- **What the task requires**: Each line that contains the string "three" counts once; report how many such lines appear in the data, as a number only.

- **Stored data**:
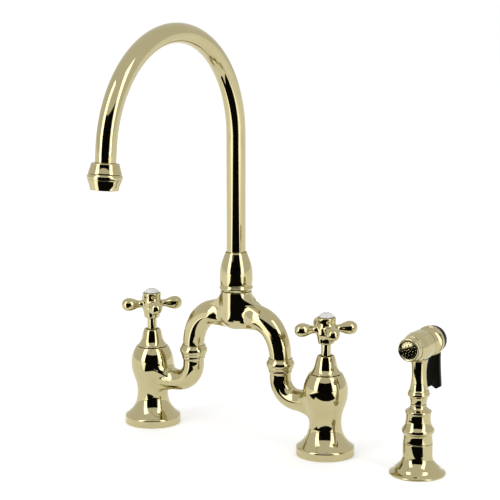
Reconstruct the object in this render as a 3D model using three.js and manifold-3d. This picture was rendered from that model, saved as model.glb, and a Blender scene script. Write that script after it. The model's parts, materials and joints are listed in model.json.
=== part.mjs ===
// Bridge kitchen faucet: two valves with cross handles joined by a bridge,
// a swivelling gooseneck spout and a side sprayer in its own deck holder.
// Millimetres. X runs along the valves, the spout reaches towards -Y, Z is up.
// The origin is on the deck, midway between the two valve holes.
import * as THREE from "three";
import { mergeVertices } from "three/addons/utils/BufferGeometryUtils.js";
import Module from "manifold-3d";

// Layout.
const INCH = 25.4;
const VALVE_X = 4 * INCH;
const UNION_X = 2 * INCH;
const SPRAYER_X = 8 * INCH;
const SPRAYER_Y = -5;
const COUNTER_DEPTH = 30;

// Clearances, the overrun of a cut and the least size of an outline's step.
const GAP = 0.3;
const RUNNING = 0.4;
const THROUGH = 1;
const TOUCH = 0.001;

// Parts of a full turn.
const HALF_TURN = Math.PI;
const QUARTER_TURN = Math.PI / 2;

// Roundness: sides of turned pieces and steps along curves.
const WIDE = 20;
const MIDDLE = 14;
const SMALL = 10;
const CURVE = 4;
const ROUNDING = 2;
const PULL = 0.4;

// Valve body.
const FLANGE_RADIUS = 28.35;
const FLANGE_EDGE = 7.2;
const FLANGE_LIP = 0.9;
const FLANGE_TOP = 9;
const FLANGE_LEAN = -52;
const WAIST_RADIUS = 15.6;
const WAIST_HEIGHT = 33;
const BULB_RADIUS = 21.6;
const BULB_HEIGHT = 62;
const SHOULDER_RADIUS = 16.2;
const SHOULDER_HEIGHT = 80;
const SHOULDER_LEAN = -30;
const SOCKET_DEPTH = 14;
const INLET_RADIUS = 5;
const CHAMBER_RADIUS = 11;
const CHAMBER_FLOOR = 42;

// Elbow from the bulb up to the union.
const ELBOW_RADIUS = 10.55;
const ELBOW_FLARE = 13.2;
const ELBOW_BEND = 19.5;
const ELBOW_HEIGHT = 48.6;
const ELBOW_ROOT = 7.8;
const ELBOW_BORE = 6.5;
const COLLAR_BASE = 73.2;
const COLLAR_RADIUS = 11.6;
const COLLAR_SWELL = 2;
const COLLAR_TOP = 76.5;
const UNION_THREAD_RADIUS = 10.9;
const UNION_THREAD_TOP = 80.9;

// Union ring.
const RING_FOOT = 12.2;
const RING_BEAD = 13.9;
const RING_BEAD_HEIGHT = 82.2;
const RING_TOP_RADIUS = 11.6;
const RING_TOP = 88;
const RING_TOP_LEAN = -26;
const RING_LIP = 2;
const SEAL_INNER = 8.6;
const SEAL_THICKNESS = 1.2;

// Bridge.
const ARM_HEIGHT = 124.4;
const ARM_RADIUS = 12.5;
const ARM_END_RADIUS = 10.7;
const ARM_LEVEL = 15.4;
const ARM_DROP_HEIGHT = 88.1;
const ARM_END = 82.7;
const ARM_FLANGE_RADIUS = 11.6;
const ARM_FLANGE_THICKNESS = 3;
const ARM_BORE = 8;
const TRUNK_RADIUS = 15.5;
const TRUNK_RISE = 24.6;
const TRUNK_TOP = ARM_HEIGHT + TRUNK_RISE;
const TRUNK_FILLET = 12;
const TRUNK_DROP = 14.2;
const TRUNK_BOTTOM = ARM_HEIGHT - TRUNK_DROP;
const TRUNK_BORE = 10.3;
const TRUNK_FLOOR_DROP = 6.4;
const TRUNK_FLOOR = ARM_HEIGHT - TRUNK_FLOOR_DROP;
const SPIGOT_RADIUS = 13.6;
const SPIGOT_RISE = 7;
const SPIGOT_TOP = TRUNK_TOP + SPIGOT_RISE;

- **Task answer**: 3